PROGRAM DETAILS:
Date Saturday, March 22, 2025
Time 3-5 PM
Location NUMU | 106 E. Main Street, Los Gatos, CA, 95030
Cost Free with standard admission
Join us for an in-person artist talk between Mitra Fabian and Melisa Cambron Perez from Sempervirens Fund. The conversation will reflect on the CZU fires and how Mitra’s experiences during that time informed the creation of her current installation, Seeping Through Domestic Dissonance. Mitra Fabian and Melisa Cambron Perez will discuss the fires from both a personal and environmental lens, sharing a unique perspective on the urban/wildland interface, how people respond to catastrophic events, and what rebuilding in the aftermath looks like.
Schedule
3 PM - Doors open
3:30 PM - Talk begins
5 PM - Doors close
Mitra Fabian
Instagram | Website
Mitra Fabian was born in Iran and raised in Boston.

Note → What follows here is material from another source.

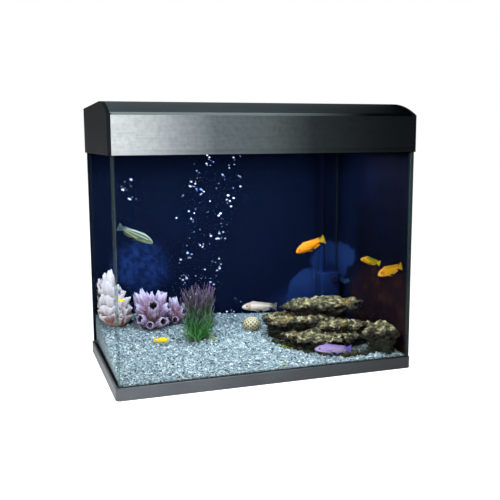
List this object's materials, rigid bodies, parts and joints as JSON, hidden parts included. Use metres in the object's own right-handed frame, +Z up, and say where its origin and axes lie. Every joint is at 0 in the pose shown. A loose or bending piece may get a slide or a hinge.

She received a BA in Art with an Anthropology minor from Kenyon College in Gambier, Ohio. She located to Los Angeles in 1996 and returned to school in 2002 to receive an MFA from California State University, Northridge. As of May 2005, she lives and works in the Bay Area. Fabian has been showing her work nationally since 1997, had a solo show at the San Jose Institute of Contemporary Art in 2007, and was commissioned by Google for several pieces in 2021. She has also shown with galleries and museums in California and Oregon, and is represented by the Billis Williams Gallery in Los Angeles. She has been an artist-in-residence at Bemis in Omaha, NE, the San Jose Institute of Contemporary Art, and Centre d’Art Marnay, in France. Her work has been reviewed by several media organizations including Spark, KQED Television, Ruby Mag (an online Argentinean art magazine), Create Magazine, Angeleno Magazine, and Artweek. She is a professor at West Valley College teaching sculpture and ceramics.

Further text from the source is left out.